At the same time, it cannot be denied that there is a need for security. The LTTE has made it clear that everything possible will be done to dissuade civilians from leaving the Vanni. As well as directly shooting at people as they attempt to leave, the LTTE is determined to instil fear in them of being caught up in a suicide bombing or other attacks in the Government controlled areas. The LTTE’s brutal killing of several dozen people at an IDP centre recently shows as much.
The other concern being expressed by some critics is about the length of time people will have to spend in the welfare villages before they can go home. Some imaginative activists seem to think that there are plans to keep them in camps for the rest of their lives. While the situation of old IDPs in other areas has remained unresolved for much too long, it should be remembered that many of these people could not return home because of the continuing occupation of their land by the LTTE. Pretty much all of the IDPs displaced by the fighting in the East returned to their homes very quickly once the area came under the full control of the Government.
Delays are the result of the mines set by the LTTE. While many of the surface mines were cleared by the Army as they advanced, or can be quickly, civilians cannot return until the area has been checked for deep mines. The United Nations requires exploration down to several feet, to ensure that farmers would not be at risk when ploughing, for example. The LTTE had not laid many deep mines in the East, which is why this process did not take very long there, but the Army anticipates finding many more in the Vanni.
While this is going on, other preparatory work for the return of the IDPs is already underway. The Government is working on the reconstruction of the A9 and A32. Meanwhile, the World Bank has agreed to lend money for the rehabilitation and expansion of the power grid in the Vanni, and negotiations are underway with other agencies for funds to repair the irrigation systems destroyed by the LTTE and upgrade them to the necessary standard.
The Government is also offering training in the welfare villages so that people will go back with enhanced skills and therefore better opportunities for a livelihood. The Agriculture Department is running courses, and a plot of land has been set aside for a farm, which is hoped will contribute to the feeding of the residents as well as helping in these teaching efforts.
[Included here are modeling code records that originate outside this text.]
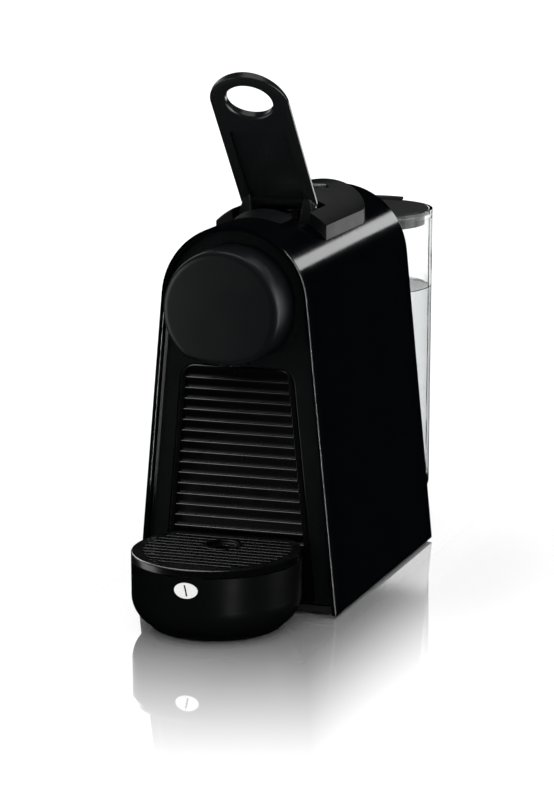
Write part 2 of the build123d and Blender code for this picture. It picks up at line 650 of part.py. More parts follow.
def valve_housing():
    """Valve in the tank's floor; its neck enters the dock's socket."""
    housing = rod_z(VALVE_R, 13.4, TANK_BOTTOM + 2.4, 0, TANK_Y)
    housing += rod_z(VALVE_R + 3, TANK_BOTTOM + 2.4, TANK_BOTTOM + 4.4, 0, TANK_Y)
    housing += rod_z(VALVE_R, TANK_BOTTOM + 4.4, 31, 0, TANK_Y)
    housing -= rod_z(3, 10, 40, 0, TANK_Y)
    return housing - rod_z(VALVE_R - 1.6, 17, 29.4, 0, TANK_Y)


def valve_plunger():
    """Stem and disc that close the tank when it is lifted off."""
    return rod_z(2.4, 12.8, 28.9, 0, TANK_Y) + rod_z(4.4, 17.2, 19, 0, TANK_Y)


def valve_spring():
    height = 29.2 - 19.2 - 2 * 0.4
    coil = Helix(pitch=height / 4, height=height, radius=3.6)
    section = Plane(origin=coil @ 0, z_dir=coil % 0) * Circle(0.4)
    return Pos(0, TANK_Y, 19.2 + 0.4) * sweep(section, path=coil, is_frenet=True)


def tank_lid():
    lid = rod_z(LID_R, LID_TOP - 2.6, LID_TOP, 0, TANK_Y)
    lid = fillet(lid.edges().group_by(Axis.Z)[-1], 0.8)
    lid += tube(rod_z, 35.9, 34.3, 173, LID_TOP - 2.6, 0, TANK_Y)
    tab = block((-13, 13), (TANK_Y + LID_R - 4, LENGTH / 2 - 0.1), (LID_TOP, LID_TOP + 1.6))
    root = block((-13, 13), (TANK_Y + LID_R - 4, TANK_Y + LID_R), (LID_TOP - 1, LID_TOP))
    lid += root & rod_z(LID_R - 0.8, 150, 200, 0, TANK_Y)
    return lid + (tab & rod_z(TANK_RIM_R, 150, 200, 0, TANK_Y))


# ---- capsule container and drip tray --------------------------------------------------------------
def louvre_groove(edge):
    """Section of the groove under the rib at a height: it is deeper at its bottom, with rounded lips."""
    r = LOUVRE_NOSE
    foot = edge - LOUVRE_PITCH + LOUVRE_RIB
    mouth, bend = PANEL_Y - 0.1, PANEL_Y + r
    slant = r * sin(radians(45))
    edges = [
        Line((0, mouth, edge + r), (0, PANEL_Y, edge + r)),
        ThreePointArc((0, PANEL_Y, edge + r), (0, bend - slant, edge + r - slant), (0, bend, edge)),
        Line((0, bend, edge), (0, PANEL_Y + LOUVRE_DEPTH[0], edge)),
        Line((0, PANEL_Y + LOUVRE_DEPTH[0], edge), (0, PANEL_Y + LOUVRE_DEPTH[1], foot)),
        Line((0, PANEL_Y + LOUVRE_DEPTH[1], foot), (0, bend, foot)),
        ThreePointArc((0, bend, foot), (0, bend - slant, foot - r + slant), (0, PANEL_Y, foot - r)),
        Line((0, PANEL_Y, foot - r), (0, mouth, foot - r)),
        Line((0, mouth, foot - r), (0, mouth, edge + r)),
    ]
    return make_face(edges)


def louvre_front():
    """Front of the capsule container: a plate with horizontal ribs."""
    plate = louvre_solid(0, PANEL_Y, BIN_FRONT, SHELL_BOTTOM + 4.5)
    plate = fillet(plate.edges().group_by(Axis.Y)[0], 0.6)
    for row in range(LOUVRE_COUNT):
        length = 2 * (LOUVRE_HALF_TOP - 2.2 + row * LOUVRE_PITCH * sin(SIDE_TILT))
        groove = extrude(louvre_groove(LOUVRE_TOP - row * LOUVRE_PITCH), amount=length, dir=(1, 0, 0))
        plate -= Pos(-length / 2, 0, 0) * groove
    return plate


def capsule_container():
    """Open bin behind the louvred front."""
    bin_ = block((-BIN_HALF, BIN_HALF), (BIN_FRONT, BIN_REAR), (BIN_BOTTOM, BIN_TOP))
    bin_ = fillet([e for e in bin_.edges().filter_by(Axis.Z) if e.center().Y > BIN_REAR - 1], 6)
    room = block((-BIN_HALF + 2, BIN_HALF - 2), (BIN_FRONT + 2, BIN_REAR - 2), (BIN_BOTTOM + 2, BIN_TOP + 1))
    return bin_ - fillet(room.edges().filter_by(Axis.Z), 4)


def container_grate():
    """Raised floor in the container that lets drips through."""
    grate = block((-BIN_HALF + 2.3, BIN_HALF - 2.3), (BIN_FRONT + 8, BIN_REAR - 8), (16, 18))
    for leg in both_sides(block((20, 22), (BIN_FRONT + 8, BIN_REAR - 8), (BIN_BOTTOM + 2, 16))):
        grate += leg
    for slot in range(5):
        y = BIN_FRONT + 16 + slot * 9.5
        grate -= block((-18, 18), (y, y + 3), (10, 20))
    return grate


def tray_profile(inset, floor, top):
    """Half section of the tray: straight wall that turns in to a smaller base."""
    r, base = TRAY_R - inset, TRAY_BASE_R - inset
    edges = [
        Line((0, 0, floor), (base - 1.4, 0, floor)),
        Line((base - 1.4, 0, floor), (base, 0, floor + 2.0)),
        ThreePointArc((base, 0, floor + 2.0), (r - 2.0, 0, floor + 2.0 + (TRAY_KNEE - floor - 2.0) * 0.42),
                      (r, 0, TRAY_KNEE)),
        Line((r, 0, TRAY_KNEE), (r, 0, top)),
        Line((r, 0, top), (0, 0, top)),
        Line((0, 0, top), (0, 0, floor)),
    ]
    return Pos(0, TRAY_Y, 0) * revolve(make_face(edges), Axis.Z, 360)


def drip_tray():
    tray = tray_profile(0, TRAY_BOTTOM, TRAY_SEAM)
    tray -= block((-60, 60), (TRAY_BACK, 0), (0, 60))
    room = tray_profile(2.2, TRAY_BOTTOM + 2.4, TRAY_SEAM + 3)
    room -= block((-60, 60), (TRAY_BACK - 2.2, 0), (0, 60))
    return tray - room


def drip_grid():
    """Round grating with a skirt; the drain dish sits in its middle."""
    grid = rod_z(TRAY_R, TRAY_SEAM + 0.3, TRAY_TOP, 0, TRAY_Y)
    grid = fillet(grid.edges().group_by(Axis.Z)[-1], 0.9)
    grid -= block((-60, 60), (TRAY_BACK, 0), (0, 60))
    hollow = rod_z(TRAY_R - 2.4, 30, TRAY_TOP - 2.4, 0, TRAY_Y)
    hollow -= block((-60, 60), (TRAY_BACK - 2.4, 0), (0, 60))
    hollow -= rod_z(DRAIN_R + 2, 30, 60, 0, DRAIN_Y)
    grid -= hollow
    reach = TRAY_R - 5.5
    for row in range(-GRID_ROWS, GRID_ROWS + 1):
        y = row * GRID_PITCH
        if TRAY_Y + y > TRAY_BACK - 6:
            continue
        half = sqrt(reach ** 2 - y ** 2)
        slot = block((-half, half), (TRAY_Y + y - GRID_SLOT / 2, TRAY_Y + y + GRID_SLOT / 2), (30, 45))
        grid -= slot - rod_z(DRAIN_R + 2, 29, 46, 0, DRAIN_Y)
    grid -= rod_z(DRAIN_R, TRAY_TOP - 1.4, TRAY_TOP + 1, 0, DRAIN_Y)
    return grid - rod_z(4, 30, 45, 0, DRAIN_Y)


def tray_badge():
    """Small oval badge with a bean groove, following the tray's round front."""
    skin = tube(rod_z, TRAY_R + BADGE_PROUD, TRAY_R, BADGE_Z - 8, BADGE_Z + 8, 0, TRAY_Y)
    face = Plane(origin=(0, TRAY_Y - TRAY_R + 6, BADGE_Z), x_dir=(1, 0, 0), z_dir=(0, -1, 0))
    oval = extrude(face * Ellipse(6.2, 4.0), amount=10)
    oval -= extrude(face * Rot(0, 0, 12) * Rectangle(0.9, 5.8), amount=10)
    return skin & oval


# ---- assembly -------------------------------------------------------------------------------------
keep("outer_shell", outer_shell())
keep("front_panel", front_panel())
keep("rear_panel", rear_panel())
keep("base_plate", base_plate())
keep("base_screws", *base_screws())
keep("rubber_feet", *rubber_feet())
keep("tank_dock", tank_dock())
keep("dock_seal", dock_seal())
keep("top_deck", top_deck())
keep("slot_lip", slot_lip())
keep("capsule_guide", capsule_guide())
keep("head_drum", head_drum())
keep("coffee_outlet", coffee_outlet())
keep("coffee_channel", coffee_channel())
keep("brew_frame", brew_frame())
keep("capsule_cage", capsule_cage())
keep("cage_seal", tube(rod_y, CAGE_R, 17, CAGE_Y[0] - 1.5, CAGE_Y[0], 0, BREW_Z))
keep("piercing_blades", *piercing_blades())
keep("thermoblock", thermoblock())
keep("thermostat", rod_x(7, 24, 28, 38, 150))
keep("inlet_pipe", inlet_pipe())
keep("pump", pump())
keep("pump_mounts", *pump_mounts())
keep("pump_brackets", *pump_brackets())
keep("flow_meter", flow_meter())
keep("control_board", control_board())
keep("board_parts", *board_parts())
keep("suction_hose", suction_hose())
keep("transfer_hose", transfer_hose())
keep("pressure_hose", pressure_hose())
keep("button_board", button_board())
keep("button_switches", *button_switches())
keep("cord_gland", cord_gland())
keep("lever_arm", lever_arm())
keep("lever_liner", lever_liner())
keep("lever_pins", *lever_pins())
keep("right_crank", crank(1))
keep("left_crank", crank(-1))
keep("brew_carriage", brew_carriage())
keep("extraction_plate", extraction_plate())
keep("coffee_spout_tube", coffee_spout_tube())
for name, y in BUTTON_Y.items():
    keep(name + "_button", coffee_button(y))
    keep(name + "_spring", button_spring(y))
keep("water_tank", water_tank())
keep("valve_housing", valve_housing())
keep("valve_plunger", valve_plunger())
keep("valve_spring", valve_spring())
keep("tank_lid", tank_lid())
keep("louvre_front", louvre_front())
keep("capsule_container", capsule_container())
keep("container_grate", container_grate())
keep("drip_tray", drip_tray())
keep("drip_grid", drip_grid())
keep("tray_badge", tray_badge())

os.makedirs("parts", exist_ok=True)
for node, shape in PARTS.items():
    export_step(shape, f"parts/{node}.step")
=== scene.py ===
from math import cos, pi, radians, sin

import bmesh
import bpy
from mathutils import Matrix, Vector

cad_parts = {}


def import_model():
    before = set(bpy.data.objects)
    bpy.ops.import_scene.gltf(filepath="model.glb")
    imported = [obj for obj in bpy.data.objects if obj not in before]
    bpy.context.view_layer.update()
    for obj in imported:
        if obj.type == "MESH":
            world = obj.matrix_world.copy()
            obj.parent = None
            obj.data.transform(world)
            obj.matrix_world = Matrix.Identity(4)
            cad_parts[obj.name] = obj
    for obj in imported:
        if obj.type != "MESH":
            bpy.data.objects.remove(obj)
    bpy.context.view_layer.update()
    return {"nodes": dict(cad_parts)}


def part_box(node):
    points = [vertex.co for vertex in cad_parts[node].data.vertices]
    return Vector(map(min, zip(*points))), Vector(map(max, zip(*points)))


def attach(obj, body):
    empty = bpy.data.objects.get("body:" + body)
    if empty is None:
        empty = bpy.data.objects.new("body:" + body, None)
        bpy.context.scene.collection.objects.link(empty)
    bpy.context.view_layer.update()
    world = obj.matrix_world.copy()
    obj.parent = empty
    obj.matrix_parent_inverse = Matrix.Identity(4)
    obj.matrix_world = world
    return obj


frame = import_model()
NODES = frame["nodes"]
MM = 0.001


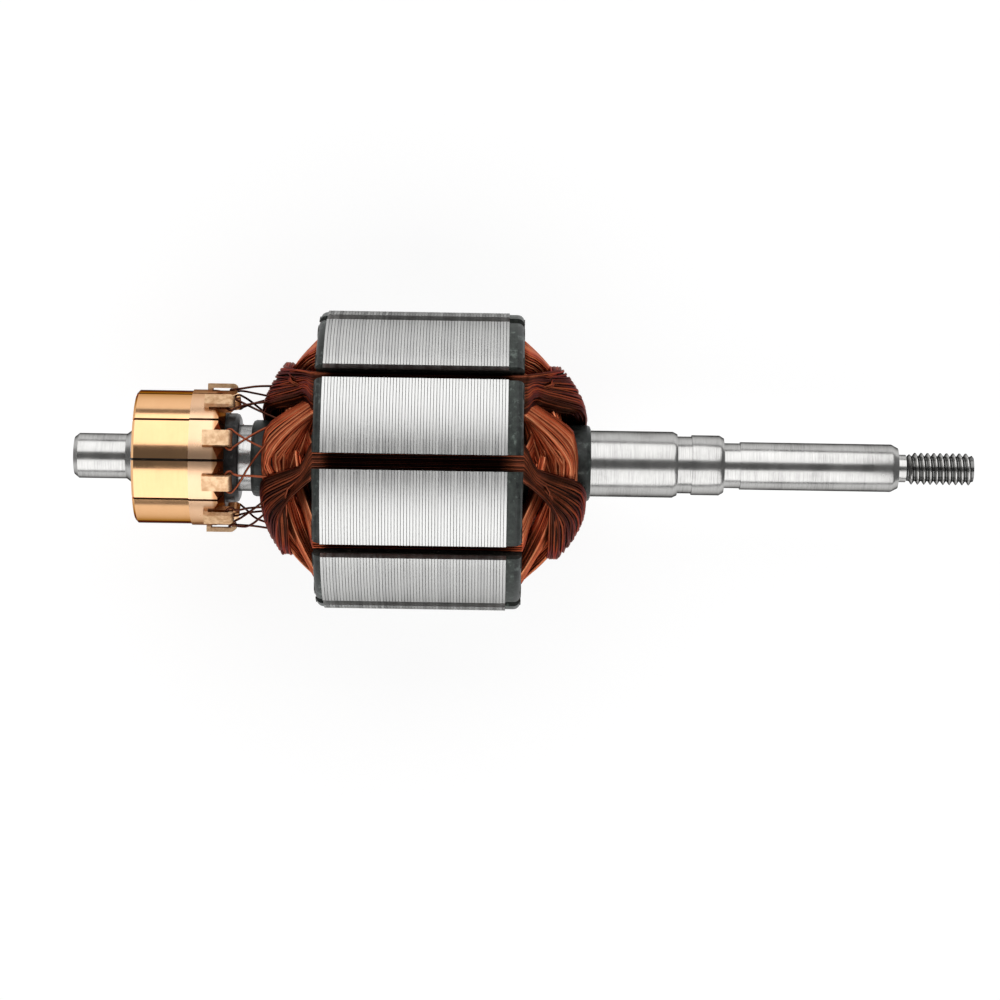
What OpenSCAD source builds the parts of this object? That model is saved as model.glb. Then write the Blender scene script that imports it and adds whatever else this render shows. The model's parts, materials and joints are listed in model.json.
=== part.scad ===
// Wound armature of a small commutator motor: ten slots, ten coils, ten hooked commutator bars.
// Millimetres. The shaft lies along +X and +Z is up. The origin is on the shaft axis, where the
// drive-end bearing seat begins. The armature lies on the two tooth tips beside its lowest slot.

/* [Shaft] */
// Diameter of the bearing seat at the commutator end
stub_d = 9.0; // [7:0.1:10]
// Length of the bearing seat at the commutator end
stub_len = 10.4; // [7:0.1:16]
// Length of the cone between that seat and the commutator seat
collar_len = 1.2; // [0.6:0.1:2]
// Diameter of the seat that the commutator is pressed on
commutator_seat_d = 10.8; // [10.2:0.1:12]
// Diameter of the shaft through the core
core_seat_d = 13.2; // [12.6:0.1:14]
// Plain shaft between the commutator and the sleeve of the commutator-end insulator
bare_len = 2.4; // [1.5:0.1:6]
// Plain shaft between the drive-end sleeve and the bearing shoulder
shoulder_len = 17.3; // [12:0.1:30]
// Diameter of the relief groove beside the bearing shoulder
relief_d = 11.4; // [10.4:0.1:11.8]
// Length of the relief groove
relief_len = 2.9; // [1.5:0.1:4]
// Diameter of the drive-end bearing seat
bearing_seat_d = 12.0; // [11.9:0.1:12.4]
// Length of the drive-end bearing seat
bearing_seat_len = 6.4; // [5:0.1:12]
// Diameter of the neck between the bearing seat and the output shaft
neck_d = 9.0; // [7.5:0.1:9.4]
// Length of that neck
neck_len = 3.3; // [2:0.1:6]
// Diameter of the output shaft
output_d = 9.52; // [9.5:0.02:10.5]
// Length of the output shaft
output_len = 31.5; // [20:0.1:50]
// Diameter of the undercut behind the threaded end
undercut_d = 5.5; // [4.6:0.1:5.8]
// Length of that undercut
undercut_len = 1.9; // [1:0.1:3]
// Outside diameter of the threaded end
stud_d = 6.35; // [6:0.05:7]
// Length of the threaded end
stud_len = 13.2; // [8:0.1:20]
// Chamfer at both bearing seats and on the core seat
seat_chamfer = 0.9; // [0.4:0.1:1.2]
// Diameter of the centre hole in each end of the shaft
centre_d = 2.6; // [1.6:0.1:3.2]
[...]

A Vocational Training Centre is being constructed, and work has already started on carpentry, masonry and sewing programmes, while there are plans to offer training in food processing, driving and IT as well.
In short, while the IDPs have clearly undergone a very traumatic experience, and the presence of over 30,000 people does lead to some problems, the Government is providing the IDPs with their basic needs and more, and prospects for the near future are good. The Government is determined to get the IDPs back to their homes as quickly as possible, while not compromising on their safety, and meanwhile is making the best of a very unfortunate situation. It should be remembered that the LTTE is responsible for the problems of the IDPs, while the Government is looking after them, as usual.